DATA SECTION:
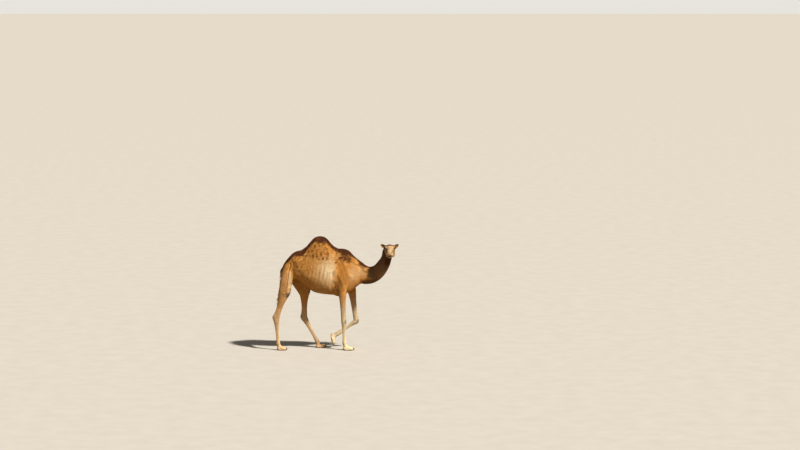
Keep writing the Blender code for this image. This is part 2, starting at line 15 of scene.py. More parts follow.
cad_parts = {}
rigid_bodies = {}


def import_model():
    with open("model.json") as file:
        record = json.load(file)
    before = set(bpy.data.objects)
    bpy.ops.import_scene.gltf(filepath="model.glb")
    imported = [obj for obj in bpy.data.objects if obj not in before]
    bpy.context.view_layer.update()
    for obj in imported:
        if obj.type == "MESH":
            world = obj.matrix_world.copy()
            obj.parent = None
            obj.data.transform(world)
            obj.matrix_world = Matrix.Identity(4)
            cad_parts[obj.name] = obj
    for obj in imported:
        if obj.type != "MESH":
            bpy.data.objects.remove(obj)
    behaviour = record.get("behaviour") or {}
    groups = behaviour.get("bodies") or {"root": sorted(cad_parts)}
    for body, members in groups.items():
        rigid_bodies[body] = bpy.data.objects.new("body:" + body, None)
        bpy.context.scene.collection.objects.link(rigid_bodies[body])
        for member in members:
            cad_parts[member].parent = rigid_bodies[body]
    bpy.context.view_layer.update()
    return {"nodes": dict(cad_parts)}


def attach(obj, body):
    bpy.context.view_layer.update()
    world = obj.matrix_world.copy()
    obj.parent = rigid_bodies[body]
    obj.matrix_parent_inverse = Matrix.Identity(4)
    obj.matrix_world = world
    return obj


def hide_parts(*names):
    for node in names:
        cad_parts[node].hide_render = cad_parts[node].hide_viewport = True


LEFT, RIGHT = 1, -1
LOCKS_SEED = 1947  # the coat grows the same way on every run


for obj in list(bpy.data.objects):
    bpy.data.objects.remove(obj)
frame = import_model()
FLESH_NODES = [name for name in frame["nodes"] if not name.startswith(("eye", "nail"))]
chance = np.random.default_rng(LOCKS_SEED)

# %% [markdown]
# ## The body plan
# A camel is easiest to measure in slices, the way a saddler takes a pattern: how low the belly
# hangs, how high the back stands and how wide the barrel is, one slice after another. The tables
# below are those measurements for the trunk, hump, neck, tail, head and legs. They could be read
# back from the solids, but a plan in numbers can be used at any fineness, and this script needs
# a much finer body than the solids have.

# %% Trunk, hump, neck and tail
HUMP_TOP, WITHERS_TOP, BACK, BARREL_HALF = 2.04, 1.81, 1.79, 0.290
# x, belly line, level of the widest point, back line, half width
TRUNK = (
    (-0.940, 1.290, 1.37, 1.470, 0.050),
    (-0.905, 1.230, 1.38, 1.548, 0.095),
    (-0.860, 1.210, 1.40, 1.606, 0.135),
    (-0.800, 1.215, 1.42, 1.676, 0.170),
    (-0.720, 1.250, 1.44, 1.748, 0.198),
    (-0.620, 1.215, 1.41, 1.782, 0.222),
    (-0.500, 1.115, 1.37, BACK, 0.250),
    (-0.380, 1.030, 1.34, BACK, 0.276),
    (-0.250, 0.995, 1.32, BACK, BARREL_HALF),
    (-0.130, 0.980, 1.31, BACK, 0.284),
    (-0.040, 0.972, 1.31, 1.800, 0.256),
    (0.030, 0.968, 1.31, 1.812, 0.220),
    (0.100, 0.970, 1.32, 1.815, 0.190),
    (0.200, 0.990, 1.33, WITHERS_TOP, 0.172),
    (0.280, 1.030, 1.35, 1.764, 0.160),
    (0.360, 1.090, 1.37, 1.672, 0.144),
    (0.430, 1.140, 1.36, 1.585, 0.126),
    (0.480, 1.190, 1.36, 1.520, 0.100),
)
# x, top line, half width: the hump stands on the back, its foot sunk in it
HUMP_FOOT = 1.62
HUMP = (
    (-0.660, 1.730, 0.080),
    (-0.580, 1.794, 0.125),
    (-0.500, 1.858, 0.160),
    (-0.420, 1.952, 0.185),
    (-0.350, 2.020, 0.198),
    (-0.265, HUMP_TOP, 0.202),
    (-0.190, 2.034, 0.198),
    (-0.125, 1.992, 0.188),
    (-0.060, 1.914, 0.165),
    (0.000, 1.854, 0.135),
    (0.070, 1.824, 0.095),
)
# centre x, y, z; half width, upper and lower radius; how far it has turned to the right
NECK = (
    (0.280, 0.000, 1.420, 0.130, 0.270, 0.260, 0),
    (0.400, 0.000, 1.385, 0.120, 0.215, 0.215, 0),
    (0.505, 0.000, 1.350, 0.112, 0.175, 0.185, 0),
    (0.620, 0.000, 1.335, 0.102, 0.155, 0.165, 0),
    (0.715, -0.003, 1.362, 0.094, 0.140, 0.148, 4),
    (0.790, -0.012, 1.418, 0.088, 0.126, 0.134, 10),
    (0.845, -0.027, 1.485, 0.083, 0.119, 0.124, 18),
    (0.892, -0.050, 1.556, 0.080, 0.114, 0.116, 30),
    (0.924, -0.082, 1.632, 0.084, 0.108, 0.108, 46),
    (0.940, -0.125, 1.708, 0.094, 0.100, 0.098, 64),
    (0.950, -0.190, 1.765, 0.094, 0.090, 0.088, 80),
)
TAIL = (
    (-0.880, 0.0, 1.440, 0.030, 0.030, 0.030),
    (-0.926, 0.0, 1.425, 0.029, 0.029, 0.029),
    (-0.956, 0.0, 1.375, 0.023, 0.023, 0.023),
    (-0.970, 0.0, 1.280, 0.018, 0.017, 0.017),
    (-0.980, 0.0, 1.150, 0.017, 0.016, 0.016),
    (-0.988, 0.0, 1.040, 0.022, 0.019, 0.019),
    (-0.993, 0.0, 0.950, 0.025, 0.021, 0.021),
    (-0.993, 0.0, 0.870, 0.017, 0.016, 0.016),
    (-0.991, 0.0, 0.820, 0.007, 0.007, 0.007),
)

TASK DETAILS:
From the data above, extract every line in its exact form.

SOLUTION FOR THIS EXERCISE:
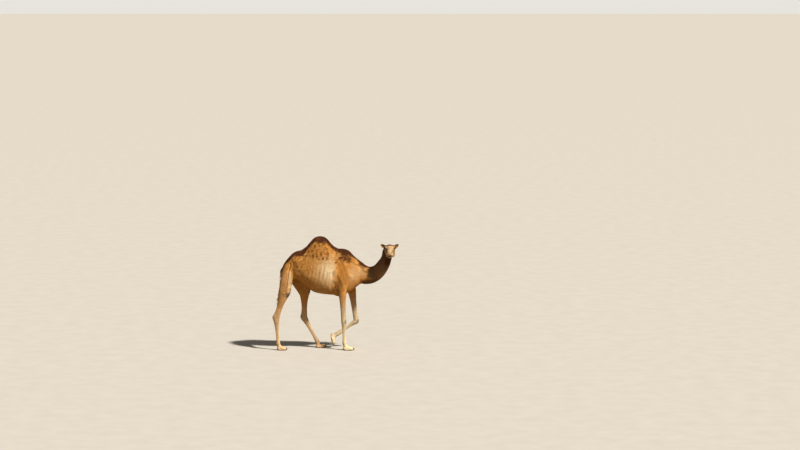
Keep writing the Blender code for this image. This is part 2, starting at line 15 of scene.py. More parts follow.
cad_parts = {}
rigid_bodies = {}


def import_model():
    with open("model.json") as file:
        record = json.load(file)
    before = set(bpy.data.objects)
    bpy.ops.import_scene.gltf(filepath="model.glb")
    imported = [obj for obj in bpy.data.objects if obj not in before]
    bpy.context.view_layer.update()
    for obj in imported:
        if obj.type == "MESH":
            world = obj.matrix_world.copy()
            obj.parent = None
            obj.data.transform(world)
            obj.matrix_world = Matrix.Identity(4)
            cad_parts[obj.name] = obj
    for obj in imported:
        if obj.type != "MESH":
            bpy.data.objects.remove(obj)
    behaviour = record.get("behaviour") or {}
    groups = behaviour.get("bodies") or {"root": sorted(cad_parts)}
    for body, members in groups.items():
        rigid_bodies[body] = bpy.data.objects.new("body:" + body, None)
        bpy.context.scene.collection.objects.link(rigid_bodies[body])
        for member in members:
            cad_parts[member].parent = rigid_bodies[body]
    bpy.context.view_layer.update()
    return {"nodes": dict(cad_parts)}


def attach(obj, body):
    bpy.context.view_layer.update()
    world = obj.matrix_world.copy()
    obj.parent = rigid_bodies[body]
    obj.matrix_parent_inverse = Matrix.Identity(4)
    obj.matrix_world = world
    return obj


def hide_parts(*names):
    for node in names:
        cad_parts[node].hide_render = cad_parts[node].hide_viewport = True


LEFT, RIGHT = 1, -1
LOCKS_SEED = 1947  # the coat grows the same way on every run


for obj in list(bpy.data.objects):
    bpy.data.objects.remove(obj)
frame = import_model()
FLESH_NODES = [name for name in frame["nodes"] if not name.startswith(("eye", "nail"))]
chance = np.random.default_rng(LOCKS_SEED)

# %% [markdown]
# ## The body plan
# A camel is easiest to measure in slices, the way a saddler takes a pattern: how low the belly
# hangs, how high the back stands and how wide the barrel is, one slice after another. The tables
# below are those measurements for the trunk, hump, neck, tail, head and legs. They could be read
# back from the solids, but a plan in numbers can be used at any fineness, and this script needs
# a much finer body than the solids have.

# %% Trunk, hump, neck and tail
HUMP_TOP, WITHERS_TOP, BACK, BARREL_HALF = 2.04, 1.81, 1.79, 0.290
# x, belly line, level of the widest point, back line, half width
TRUNK = (
    (-0.940, 1.290, 1.37, 1.470, 0.050),
    (-0.905, 1.230, 1.38, 1.548, 0.095),
    (-0.860, 1.210, 1.40, 1.606, 0.135),
    (-0.800, 1.215, 1.42, 1.676, 0.170),
    (-0.720, 1.250, 1.44, 1.748, 0.198),
    (-0.620, 1.215, 1.41, 1.782, 0.222),
    (-0.500, 1.115, 1.37, BACK, 0.250),
    (-0.380, 1.030, 1.34, BACK, 0.276),
    (-0.250, 0.995, 1.32, BACK, BARREL_HALF),
    (-0.130, 0.980, 1.31, BACK, 0.284),
    (-0.040, 0.972, 1.31, 1.800, 0.256),
    (0.030, 0.968, 1.31, 1.812, 0.220),
    (0.100, 0.970, 1.32, 1.815, 0.190),
    (0.200, 0.990, 1.33, WITHERS_TOP, 0.172),
    (0.280, 1.030, 1.35, 1.764, 0.160),
    (0.360, 1.090, 1.37, 1.672, 0.144),
    (0.430, 1.140, 1.36, 1.585, 0.126),
    (0.480, 1.190, 1.36, 1.520, 0.100),
)
# x, top line, half width: the hump stands on the back, its foot sunk in it
HUMP_FOOT = 1.62
HUMP = (
    (-0.660, 1.730, 0.080),
    (-0.580, 1.794, 0.125),
    (-0.500, 1.858, 0.160),
    (-0.420, 1.952, 0.185),
    (-0.350, 2.020, 0.198),
    (-0.265, HUMP_TOP, 0.202),
    (-0.190, 2.034, 0.198),
    (-0.125, 1.992, 0.188),
    (-0.060, 1.914, 0.165),
    (0.000, 1.854, 0.135),
    (0.070, 1.824, 0.095),
)
# centre x, y, z; half width, upper and lower radius; how far it has turned to the right
NECK = (
    (0.280, 0.000, 1.420, 0.130, 0.270, 0.260, 0),
    (0.400, 0.000, 1.385, 0.120, 0.215, 0.215, 0),
    (0.505, 0.000, 1.350, 0.112, 0.175, 0.185, 0),
    (0.620, 0.000, 1.335, 0.102, 0.155, 0.165, 0),
    (0.715, -0.003, 1.362, 0.094, 0.140, 0.148, 4),
    (0.790, -0.012, 1.418, 0.088, 0.126, 0.134, 10),
    (0.845, -0.027, 1.485, 0.083, 0.119, 0.124, 18),
    (0.892, -0.050, 1.556, 0.080, 0.114, 0.116, 30),
    (0.924, -0.082, 1.632, 0.084, 0.108, 0.108, 46),
    (0.940, -0.125, 1.708, 0.094, 0.100, 0.098, 64),
    (0.950, -0.190, 1.765, 0.094, 0.090, 0.088, 80),
)
TAIL = (
    (-0.880, 0.0, 1.440, 0.030, 0.030, 0.030),
    (-0.926, 0.0, 1.425, 0.029, 0.029, 0.029),
    (-0.956, 0.0, 1.375, 0.023, 0.023, 0.023),
    (-0.970, 0.0, 1.280, 0.018, 0.017, 0.017),
    (-0.980, 0.0, 1.150, 0.017, 0.016, 0.016),
    (-0.988, 0.0, 1.040, 0.022, 0.019, 0.019),
    (-0.993, 0.0, 0.950, 0.025, 0.021, 0.021),
    (-0.993, 0.0, 0.870, 0.017, 0.016, 0.016),
    (-0.991, 0.0, 0.820, 0.007, 0.007, 0.007),
)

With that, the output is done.